Sudip is doing his bit to popularise the game in his part of the world. “I am trying to get India, Pakistan and Sri Lanka – who have made their debut in the Cup this time – to play more often. In fact, I help the main person from the Pakistan Shaheens, connecting him with people in the field and generally encouraging him. Pakistan have also fielded a girls’ team in the Cup this year, which is very encouraging.”

AFL requires players to be tall and well-built. Is the lack of that a disadvantage for the Indian team?

“To some extent, yes. But AFL is one game where there is a place for a player of any size. For instance, the Japanese were shorter than us, but very fast. The Germans were all taller than our players. So, it’s a matter of doing the best with what you have and using it to our advantage.”

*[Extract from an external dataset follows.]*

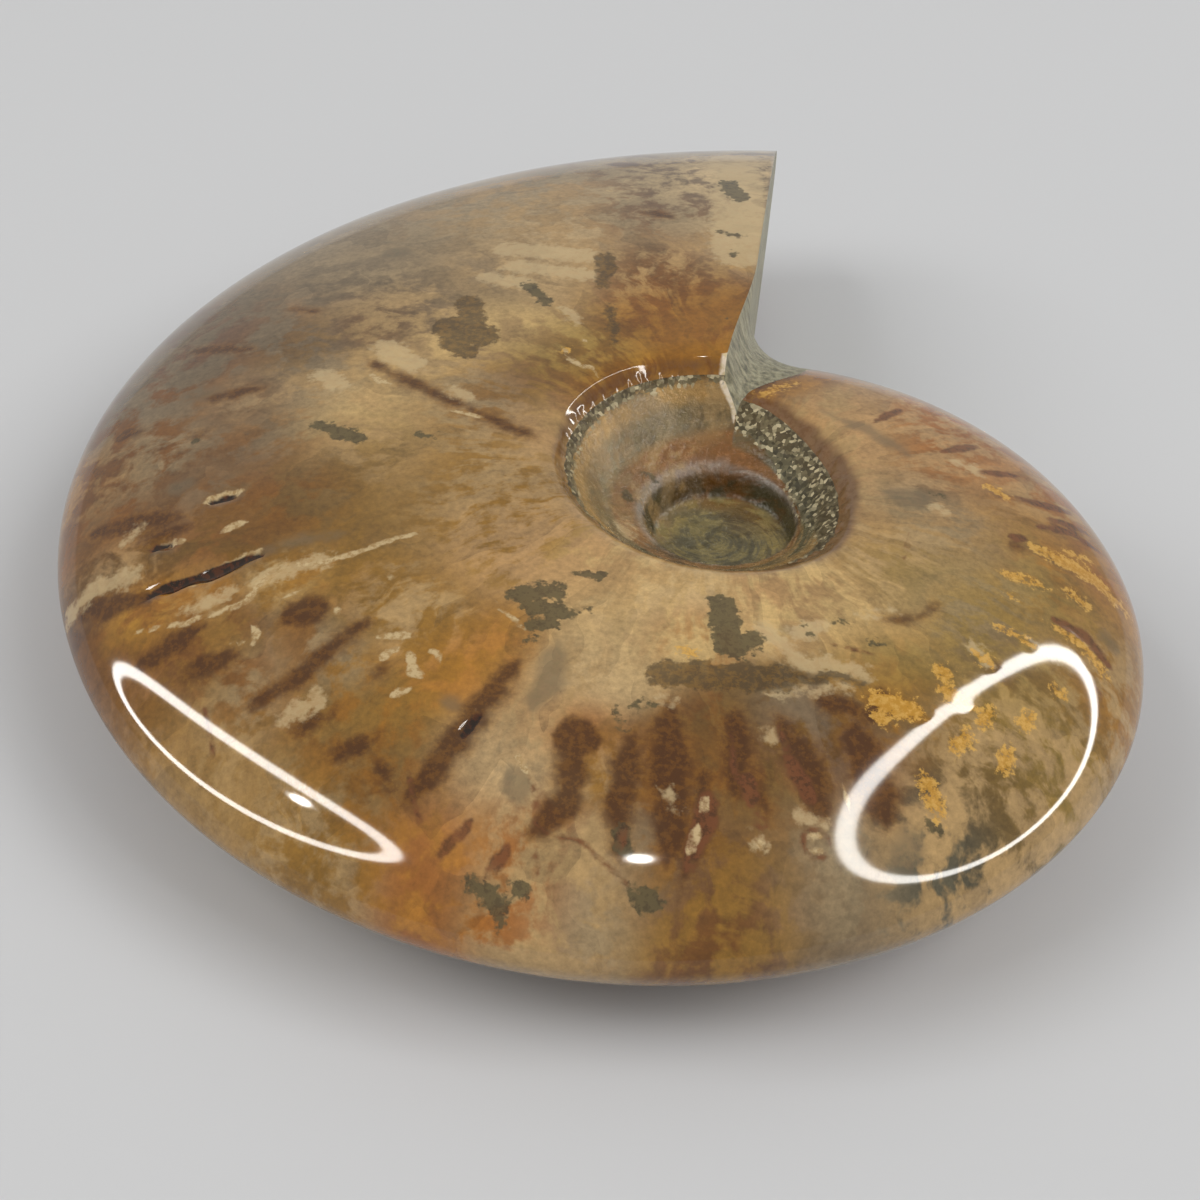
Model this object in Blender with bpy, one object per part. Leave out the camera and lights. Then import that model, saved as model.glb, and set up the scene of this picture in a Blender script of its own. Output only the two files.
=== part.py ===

Sudip picks team mate Mahesh Tirkey from the Jharkhand Crows team, as star player of the Indian Bombers. “He is our current vice-captain and a midfielder. He has emerged as an exciting new talent for us.”

Meanwhile, the local Indian community are coming out to support in whatever way they can.

We are very thankful to Air India for taking care of some of the tickets,” Sudip said. “Mr Avatar Singh who has been promoting Auskick among Indian kids here is helping us with food. There are a few other community leaders who are also helping us in every way they can.”

The 6th edition of the AFL International Cup this year is a contest between 18 men’s and 7 women’s teams.

It is played every three years. India first played in 2011, and this is its 4th Cup.

PNG won the men’s Cup in the last edition in 2104, and Canada took the women’s Cup.